Appointee made sexist comments at news conference
The academics saved their sharpest criticism for the appointment of Edmonton union official Bob Blakely.
“You have got to question the wisdom of Premier [Jason] Kenney appointing someone who engaged in really crude sexist locker room talk at a federal event announcing investment in women in trade,” Gotell said.
“At the very least I think it suggests that the government doesn’t really see sexism as being an important issue.”
Blakely was the Canadian operating officer for Canada’s Building Trades Union on Feb. 21, 2019 and was introducing Hajdu at a federal funding announcement in Winnipeg to promote women in the building trades.
As CBC News reported, with TV cameras rolling, Blakely recalled that when he was a boy, his father told him, “Your real friends are the ones who tell you the truth — the ones who know the right answer to, ‘Do I look fat in these pants?'”
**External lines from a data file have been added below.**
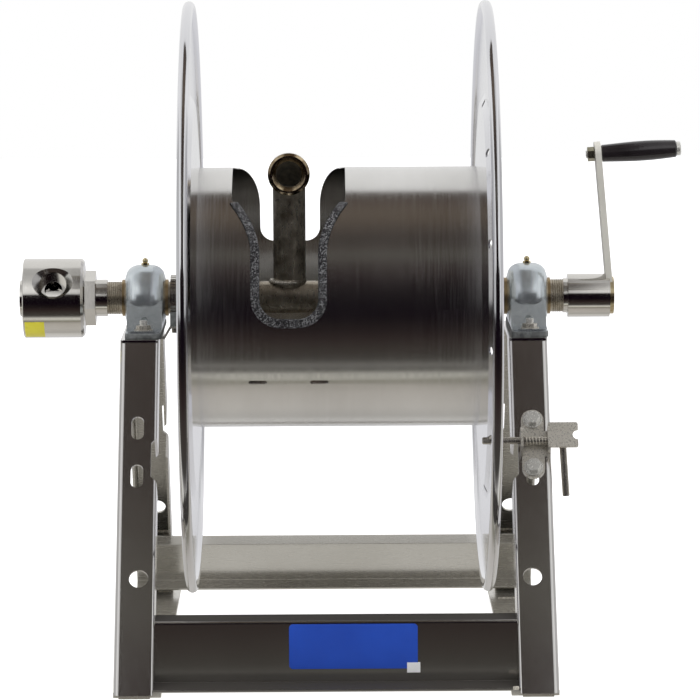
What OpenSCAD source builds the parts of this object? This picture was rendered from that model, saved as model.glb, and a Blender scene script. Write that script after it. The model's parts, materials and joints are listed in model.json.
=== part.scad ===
// Hand-crank hose reel on an A-frame stand.
// +X runs along the axle towards the crank, -Y is the front, +Z is up.
// The origin is on the floor, under the middle of the stand.

/* [Axle and drum] */
// Height of the axle's centre line above the floor
axle_h = 359; // [345:1:380]
// Outer diameter of the axle pipe and the riser pipe
pipe_d = 33.4; // [32.4:0.1:34.2]
// Wall of the axle pipe and the riser pipe
pipe_wall = 3.4; // [2.5:0.1:4]
// How far the reel sits off the stand's middle, towards the crank
reel_shift = 5.5; // [3:0.5:7]
// Outer diameter of the drum
drum_d = 268; // [262:1:274]
// Length of the drum between the discs
drum_len = 286; // [276:1:290]
// Sheet thickness of the drum
drum_wall = 1.6; // [1.2:0.1:2.5]

/* [Drum slot] */
// Distance of the slot and the riser from the reel's middle, away from the crank
slot_offset = 50.5; // [46:0.5:56]
// Width of the slot in the front of the drum
slot_w = 68; // [62:1:72]
// Width of the slot over the top of the drum
slot_top_w = 115; // [105:1:120]
// Height of the slot's lower edge in front, from the axle
slot_front_z = -13; // [-20:1:0]
// Width of the slot in the back of the drum
slot_back_w = 63; // [56:1:68]
// Height of the slot's lower edge at the back, from the axle
slot_back_z = 47; // [40:1:55]
// Width of the soft edge trim that shows on each side of the sheet's edge
trim_w = 4.5; // [3:0.5:6]
// How far the edge trim stands off the sheet, inside and outside
trim_proud = 1.6; // [1:0.2:2.4]

/* [Discs] */
// Outer diameter of the side discs
disc_d = 609.6; // [590:0.2:620]
// Sheet thickness of the side discs
disc_wall = 2; // [1.5:0.1:3]
// Diameter of the rolled bead on the rim
bead_d = 11; // [8:0.5:13]
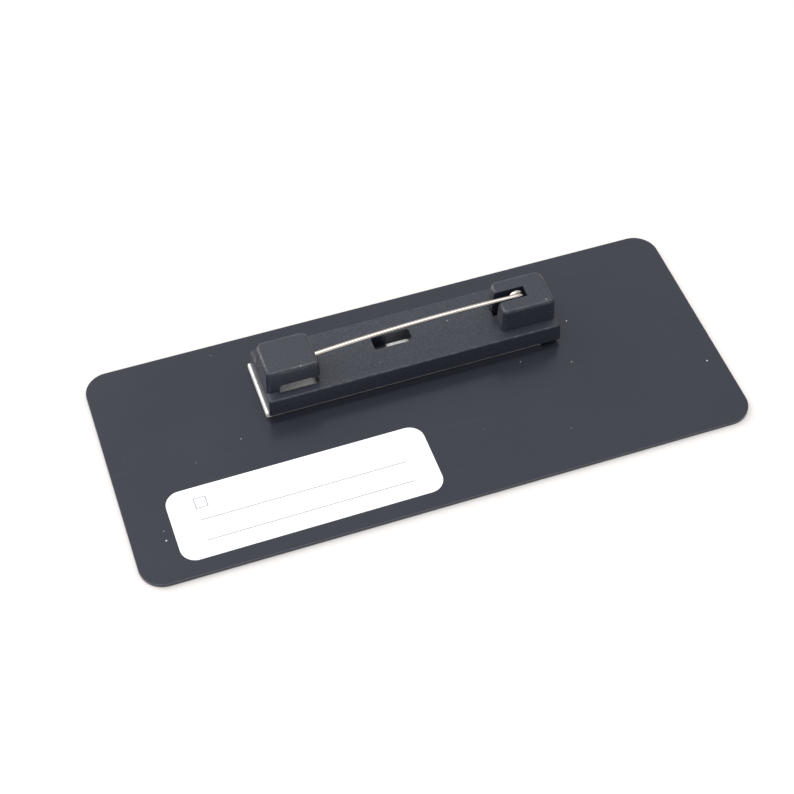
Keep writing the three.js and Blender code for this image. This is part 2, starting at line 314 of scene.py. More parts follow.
class NodeSheet:
    """A shader node tree with short calls that add nodes and feed them."""

    def __init__(self, tree: bpy.types.NodeTree) -> None:
        """Keeps the tree that the calls work on."""
        self.tree = tree

    def feed(self, node: bpy.types.Node, values: dict[str | int, Any]) -> None:
        """Feeds a node's inputs.

        Args:
            node: The node.
            values: A socket, a colour or a number for each input, by its name or place.
        """
        for name, value in values.items():
            target = node.inputs[name]
            if isinstance(value, Socket):
                self.tree.links.new(value, target)
            else:
                target.default_value = (*value, 1.0) if target.type == "RGBA" else value

    def add(
        self, kind: str, values: dict[str | int, Any] | None = None, **settings: Any
    ) -> bpy.types.Node:
        """Adds a node.

        Args:
            kind: Type of the node.
            values: What its inputs are fed with.
            **settings: Properties of the node itself.

        Returns:
            The new node.
        """
        node = self.tree.nodes.new(kind)
        for name, value in settings.items():
            setattr(node, name, value)
        self.feed(node, values or {})
        return node

    def group(self, tree: bpy.types.NodeTree, values: dict[str, float]) -> bpy.types.bpy_prop_collection:
        """Places a shared group and gives its outputs."""
        return self.add("ShaderNodeGroup", values, node_tree=tree).outputs

    def scaled(self, place: Socket, scale: Triple) -> Socket:
        """Scales coordinates along each axis."""
        return self.add("ShaderNodeMapping", {"Vector": place, "Scale": scale}).outputs["Vector"]

    def millimetres(self) -> Socket:
        """Gives the object coordinates in millimetres."""
        return self.scaled(self.add("ShaderNodeTexCoord").outputs["Object"], (1 / MM, 1 / MM, 1 / MM))

    def noise(self, place: Socket, scale: float, detail: float) -> Socket:
        """Gives a noise texture of so many lumps per unit of its coordinates."""
        values = {"Vector": place, "Scale": scale, "Detail": detail}
        return self.add("ShaderNodeTexNoise", values).outputs["Fac"]

    def stretch(self, value: Socket, source: Span, target: Span = (0.0, 1.0)) -> Socket:
        """Maps one range of a value smoothly to another and clamps it.

        Args:
            value: The value.
            source: The range that it is taken from.
            target: The range that it is taken to.

        Returns:
            The mapped value.
        """
        limits = {"From Min": source[0], "From Max": source[1], "To Min": target[0], "To Max": target[1]}
        node = self.add("ShaderNodeMapRange", {"Value": value, **limits}, interpolation_type="SMOOTHSTEP")
        return node.outputs["Result"]

    def math(self, operation: str, first: Socket | float, second: Socket | float = 0.0) -> Socket:
        """Works out one operation on two values, each a socket or a number."""
        return self.add("ShaderNodeMath", {0: first, 1: second}, operation=operation).outputs[0]

    def blend(self, share: Socket, first: Socket | Colour, second: Socket | Colour) -> Socket:
        """Mixes two colours by the share of the second."""
        return self.add("ShaderNodeMix", {0: share, 6: first, 7: second}, data_type="RGBA").outputs[2]

    def openness(self, reach: float) -> Socket:
        """Gives how open the surroundings of a place are, within a reach in millimetres."""
        node = self.add("ShaderNodeAmbientOcclusion", {"Distance": reach * MM}, samples=8)
        return node.outputs["AO"]

    def looks_up(self) -> Socket:
        """Masks the faces that look up.

        Returns:
            The mask.
        """
        normal = {"Vector": self.add("ShaderNodeNewGeometry").outputs["True Normal"]}
        upward = self.add("ShaderNodeSeparateXYZ", normal).outputs["Z"]
        return self.math("GREATER_THAN", upward, TOP_LIMIT)

    def bump(self, height: Socket, depth: float) -> Socket:
        """Turns a height of 0 to 1 into a normal, for a depth in millimetres."""
        values = {"Height": height, "Strength": 1.0, "Distance": depth * MM}
        return self.add("ShaderNodeBump", values).outputs["Normal"]


class Effects:
    """Shader node groups that several finishes share, each built once."""

    drifts_per_mm: float = 0.09
    speck_radius: Span = (0.02, 0.06)
    speck_blur: float = 0.02
    speck_strength: Span = (0.15, 1.0)
    scuff_turns: Span = (0.35, -0.8)
    scuff_stretches: tuple[Triple, Triple] = ((0.05, 3.5, 1.0), (0.07, 2.6, 1.0))
    scuff_limits: Span = (0.70, 0.78)
    patches_per_mm: float = 1.1
    patch_limits: Span = (0.35, 0.65)
    patch_strength: Span = (0.25, 1.0)

    def __init__(self) -> None:
        """Builds the groups."""
        self.grain = self._grain()
        self.dust = self._dust()
        self.scuffs = self._scuffs()
        self.rubbed_and_highlit = self._rubbed_and_highlit()

    @staticmethod
    def _group(
        name: str, inputs: list[str], outputs: list[str]
    ) -> tuple[NodeSheet, bpy.types.Node, bpy.types.Node]:
        """Starts a group with number inputs and number outputs.

        Args:
            name: Name of the group.
            inputs: Names of the inputs.
            outputs: Names of the outputs.

        Returns:
            The node sheet, the group's input node and its output node.
        """
        tree = bpy.data.node_groups.new(name, "ShaderNodeTree")
        for direction, labels in (("INPUT", inputs), ("OUTPUT", outputs)):
            for label in labels:
                tree.interface.new_socket(label, in_out=direction, socket_type="NodeSocketFloat")
        sheet = NodeSheet(tree)
        return sheet, sheet.add("NodeGroupInput"), sheet.add("NodeGroupOutput")

    def _grain(self) -> bpy.types.NodeTree:
        """Builds a fine moulded grain with a slow drift over it.

        Returns:
            The group.
        """
        sheet, given, result = self._group("Moulded grain", ["Lumps per mm", "Drift"], ["Height", "Drift"])
        place = sheet.millimetres()
        lumps = {"Vector": place, "Scale": given.outputs["Lumps per mm"], "Detail": 3.0, "Roughness": 0.6}
        fine = sheet.add("ShaderNodeTexNoise", lumps)
        centred = sheet.math("SUBTRACT", sheet.noise(place, self.drifts_per_mm, detail=3.0), 0.5)
        drift = sheet.math("MULTIPLY", centred, given.outputs["Drift"])
        sheet.feed(result, {"Height": fine.outputs["Fac"], "Drift": drift})
        return sheet.tree

    def _dust(self) -> bpy.types.NodeTree:
        """Builds sparse specks of dust of uneven size on the faces that look up.

        Returns:
            The group.
        """
        sheet, given, result = self._group("Dust specks", ["Specks per mm", "Amount"], ["Mask"])
        spread = {"Vector": sheet.millimetres(), "Scale": given.outputs["Specks per mm"], "Randomness": 1.0}
        cells = sheet.add("ShaderNodeTexVoronoi", spread, voronoi_dimensions="2D")
        tone = sheet.add("ShaderNodeSeparateColor", {"Color": cells.outputs["Color"]})
        present = sheet.math("LESS_THAN", tone.outputs["Red"], given.outputs["Amount"])
        radius = sheet.stretch(tone.outputs["Green"], (0.0, 1.0), self.speck_radius)
        inside = sheet.math("SUBTRACT", radius, cells.outputs["Distance"])
        speck = sheet.stretch(inside, (0.0, self.speck_blur))
        strength = sheet.stretch(tone.outputs["Blue"], (0.0, 1.0), self.speck_strength)
        mask = sheet.math("MULTIPLY", sheet.math("MULTIPLY", speck, strength), present)
        sheet.feed(result, {"Mask": sheet.math("MULTIPLY", mask, sheet.looks_up())})
        return sheet.tree

    def _scuffs(self) -> bpy.types.NodeTree:
        """Builds faint hairline scuffs that run in two directions.

        Returns:
            The group.
        """
        sheet, given, result = self._group("Hairline scuffs", ["Amount"], ["Mask"])
        place = sheet.millimetres()
        lines = []
        for turn, stretch in zip(self.scuff_turns, self.scuff_stretches):
            values = {"Vector": place, "Rotation": (0.0, 0.0, turn), "Scale": stretch}
            turned = sheet.add("ShaderNodeMapping", values)
            streak = sheet.noise(turned.outputs["Vector"], 1.0, detail=2.0)
            lines.append(sheet.stretch(streak, self.scuff_limits))
        both = sheet.math("MAXIMUM", *lines)
        sheet.feed(result, {"Mask": sheet.math("MULTIPLY", both, given.outputs["Amount"])})
        return sheet.tree

    def _rubbed_and_highlit(self) -> bpy.types.NodeTree:
        """Builds a mask of edges that are rubbed brighter in places, partly as a painted highlight.

        Returns:
            The group.
        """
        sheet, given, result = self._group("Rubbed and highlit edges", ["Amount"], ["Mask"])
        edge = sheet.add("ShaderNodeAttribute", attribute_name=EDGE_ATTRIBUTE)
        clouds = sheet.noise(sheet.millimetres(), self.patches_per_mm, detail=3.0)
        patches = sheet.stretch(clouds, self.patch_limits, self.patch_strength)
        mask = sheet.math("MULTIPLY", edge.outputs["Fac"], patches)
        sheet.feed(result, {"Mask": sheet.math("MULTIPLY", mask, given.outputs["Amount"])})
        return sheet.tree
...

Hadju, he said, was “from plain-spoken Thunder Bay, where people actually tell you, ‘Yes, you look fat in those pants,'” he said.
Hajdu then stood and said, “Well, do I look fat in these pants, or what?”
Blakely took a step backward, peered down at Hajdu’s backside and said “I’m going to get in trouble for this, but no.”
Blakely later returned to the podium to apologize, saying he and Hajdu knew each other and shared the “same weird sense of humour.
“I did something that could be offensive to somebody else and if I offended anybody, I’m sorry.”
But following his apology, Blakely ended the news conference by stating he got to hug three beautiful women, including Hajdu and two other speakers.
At the time, Hajdu expressed no concern with Blakely’s comments and instead focused on the funding for women in the trades.
“The success of women in the workplace depends on all of us to work together and support each other to change long-standing norms,” Hajdu said in a statement after the news conference.
Blakely retired from the building trades union, where he had worked for 20 years, on March 1, 2019, eight days after the news conference.
Appointment sends wrong message to women: critics
Trimble said the appointment of Blakely “sends the message that respect for women is not high on the list of priorities when it comes to determining the meritoriousness of the appointee.”
Thomas said Blakely’s appointment “sends a very clear message that this particular government does not think very carefully about the role of gender in public policy and the advice that it gets.”
All three academics noted that Blakely, in his apology, did not acknowledge his statements were overtly sexist.
“He made a mistake. People are allowed to make mistakes,” Trimble said, but she said Blakely’s “so-called apology” shows “he simply didn’t get it.”
“He didn’t understand what was wrong with what he did,” Trimble said.
“And so not recognizing one’s sexism indicates that he is not going to be able to grasp the kind of sexism that women experience in the workplace and in the business world in particular.”
Blakely on Wednesday declined an interview request. He said he was bound by a non-disclosure agreement with the building trades union.
In an emailed statement, Christine Myatt, a press secretary for Kenney, said “we’re not re-hashing some story from over a year ago.”
Blakely, she said, “is a long-time leader in the Canadian organized labour movement. The perspective of the trades is obviously important for the work of the economic recovery council.”
Gil McGowan of the Alberta Federation of Labour said Blakely would not have been his choice for the council.